Her teknik direktör analizlerden faydalanmalı, tartışmasız. Real Madrid de Levante'yi analiz ediyor ama "Önce ben" diyor. Fenerbahçe'de ise Aykut Kocaman, "Önce sen" diyor. Hoca bütün hafta boyunca Başakşehir'in organizasyonlarını çalışmış. Başakşehir ise sistemini hiç değiştirmemiş, düzenini bozmamış. Abdullah hoca analiz yapmıyor mu? Yapıyor. Fenerbahçe ise düzenini değiştiriyor, fark bu.
Son olarak Giuliano'yla ilgili karar verdim. Top rakip cezasının oralarda oynanırsa iyi oyuncu ama Aykut hocanın şablonunun oyuncusu değil.
GÜRCAN BİLGİÇ: Müthiş final!
Aykut Kocaman'a "Kabus nedir?" diye sorsanız, "ikinci dakikada Başakşehir'den gol yemek" diyebilirdi. Fikstürde Fenerbahçe adına numara çeken arkadaşın, o gündeki yıldızlarla olan ilişkisini bir astroloğa yorumlatmak lazım elbette. Evinizdeki ilk maçı Trabzonspor, ikincisini Başakşehir, üçüncüsünü Beşiktaş ile oynuyorsanız, "Bir dakika dur be kader, bir nefes alayım" deme hakkınız da oluyor. Aykut Hoca'yı sınayan ilahi kuvvet, yedinci resmi maçına (G.Birliği) kadar santrfor da vermemişti kendisine. "Kasamızda 100 milyon Euro var" diyen kulüp başkanı ise hafta içinde "Transfer yaparsak batarız" cümlesini kuruyordu. Transferin son gününde aldığın santrforu, bir gün sonra ligin en organize takımı karşısında oynatmak zorunda kalıyorsun.

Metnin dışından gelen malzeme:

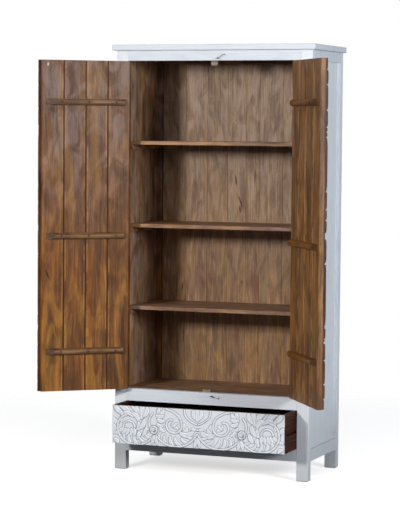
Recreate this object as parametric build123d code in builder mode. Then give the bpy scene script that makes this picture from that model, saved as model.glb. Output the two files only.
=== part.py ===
"""Tall two-door cabinet with a drawer, framed in posts and rails, doors open and drawer pulled out.

Frame: millimetres, X to the right, Y to the back, Z up. The origin is on the floor,
midway between the four posts.
"""

from build123d import *
from math import cos, radians, sin
import os

os.makedirs("parts", exist_ok=True)

# Overall sizes
height = 1800
case_width = 866
case_depth = 420
top_thickness = 24
top_side_overhang = 16
top_front_overhang = 18
top_back_inset = 4

# Frame timber
post_width = 51
post_depth = 36
front_rail_thickness = 30
side_rail_thickness = 22
top_rail_bottom = 1733
sill_top = 347
sill_height = 51.5
bottom_rail_bottom = 82.5
bottom_rail_height = 51
side_bottom_rail_height = 49
tenon_thickness = 8
tenon_length = 22
tenon_shoulder = 7
post_foot_bevel = 4
edge_round = 1.5
top_edge_round = 3

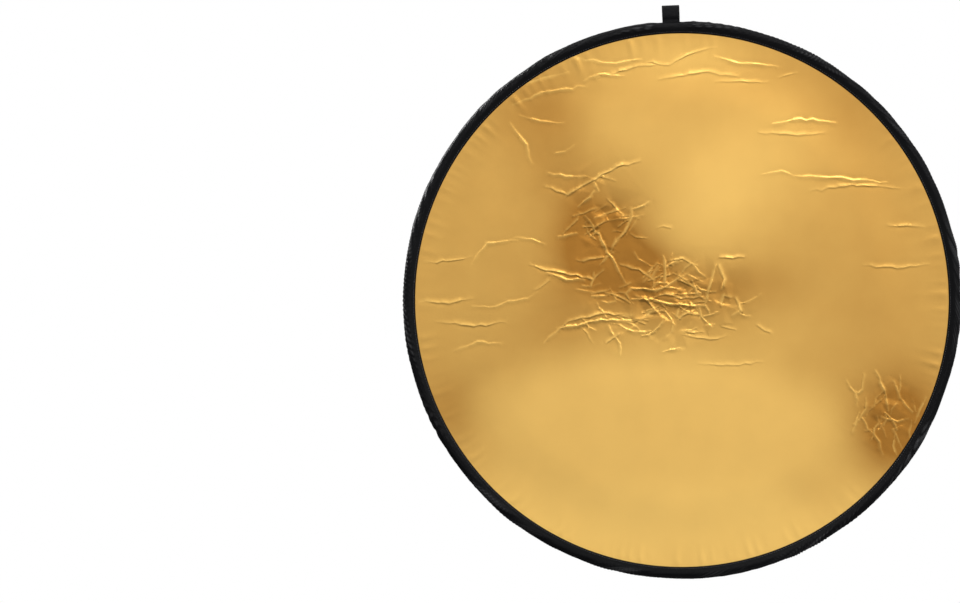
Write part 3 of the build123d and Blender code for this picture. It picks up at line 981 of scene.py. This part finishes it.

Peki; bu şartlarda bu maçın yorumunu yaparken, hangi yörüngeyi kullanmalıyız. Abdullah Avcı'nın "kusursuz makinası" 2-0'ı cebine koyduktan sonra, rakibinin eline de el bombasını vermiş demektir. Buna rağmen önde baskı yaparak, rakibin pas organizasyonunu engelleyerek, oyunu kendi şartlarında oynamaya çalıştı Fenerbahçe. Souza'nın bu görüntüde "en yararlı" olduğunun altını çizerek, bütün oyuncuların skora başkaldırdığını söylememiz de gerekir. "İyi oynamadı" diyecekleriniz vardır elbette ama "iyi koşmadı" diyemeyiz hiç birine. En az kazanmak kadar önemli olan, bu oyun karakteriydi aslında. İkinci dakikada golü yedikten sonra, maçı yeniden başlatmak için 80 dakika mücadele etti Fenerbahçe. Aykut Hoca bütün riskleri aldı, oyuncuları tüm güçlerini kullandı.
Özet yapmak gerekirse, takım olmak için en az dört maça daha ihtiyacı olan Fenerbahçe'nin, kişisel ekstralara ihtiyacı olduğu bir dönemde olduğunu söylememiz lazım. Müthiş bir maç izledik. 2-0'dan geri geldi ve Başakşehir gibi bir organizasyonu etkisiz hale getirdi Fenerbahçe... Eşitlikten sonra ise rakibinin son nefesini kullandığını anlayıp, bunun için ne yapacağını düşünüp, kazanmasını bildi Abdullah Avcı'nın ekibi. Sanırım sezon bittiğinde, bu maç daha anlamlı olacak.